Third-party FinTech platforms, such as Tarabut Gateway, point customers towards financial services and products tailored to their specific needs by analysing their spending habits.

Tarabut Gateway, founded in 2017, is licensed by global regulators such as the Central Bank of Bahrain and the Dubai Financial Services Authority.

It is also permitted by the Saudi Central Bank to test its services under the Regulatory Sandbox environment.

Abdulla Almoayed is the founder and chief executive of Tarabut Gateway. Courtesy Tarabut Gateway

The platform, which has partnerships with several banks, financial institutions and FinTech companies across the region, raised $13 million in a seed-funding round in 2021.

The funding round was led by Berlin-based venture capital firm Target Global and it was followed by another $12 million in a pre-Series A funding round led by Tiger Global.

The market size of the global open banking industry is set to hit $43.15 billion by 2026, at a compound annual growth rate of 24.4 per cent, according to Allied Market Research.

Rain chief executive Joseph Dallago said the partnership with Tarabut Gateway would unlock “a new era for crypto assets adoption in the region”.

“Through quick and efficient deposit mechanisms, crypto traders on Rain’s platform will now be able to seamlessly fund their accounts and capitalise on market movements,” he said.

Through its subsidiary, Rain Management, a digital asset broker and custodian licensed by the Central Bank of Bahrain, Rain offers users a space to buy, sell and store cryptocurrency assets.

Rain was founded in 2017 by Abdullah Almoaiqel, AJ Nelson, Joseph Dallago and Yehia Badawy.
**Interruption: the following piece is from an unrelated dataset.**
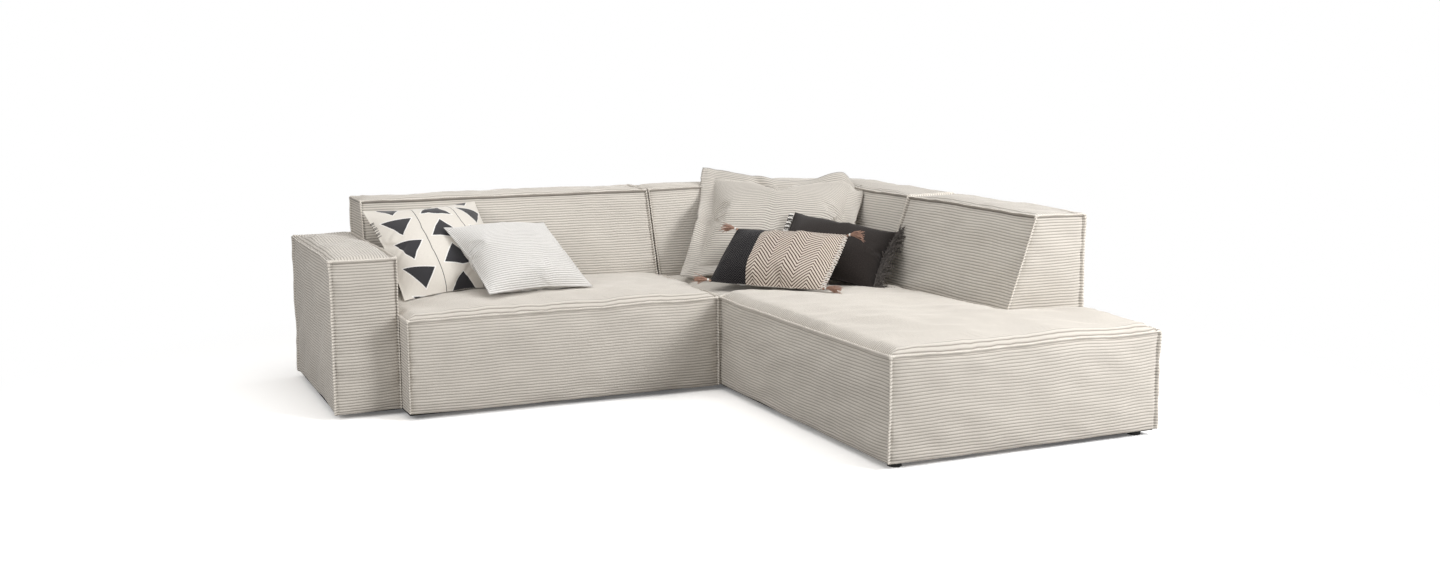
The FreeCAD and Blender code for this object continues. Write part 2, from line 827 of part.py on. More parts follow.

In 2019, Rain Management became the first licensed cryptocurrency asset service provider in the Middle East.

A 2021 survey by FinTech company Finastra revealed that open banking was a “must have” for more than half of financial institutions around the world.

Globally, more than nine in 10 financial institutions said open banking was important to their organisation.

The UAE leads the way in terms of open banking’s importance, with 68 per cent of financial institutions saying it is a “must have”, followed by 58 per cent in Hong Kong and 56 per cent in Singapore, the survey found.

Among global financial institutions that have already integrated open banking into their operations, 97 per cent said it provided benefits to their business, such as improving customer service or experience, attracting customers — new and existing — and delivering new services, according to the survey.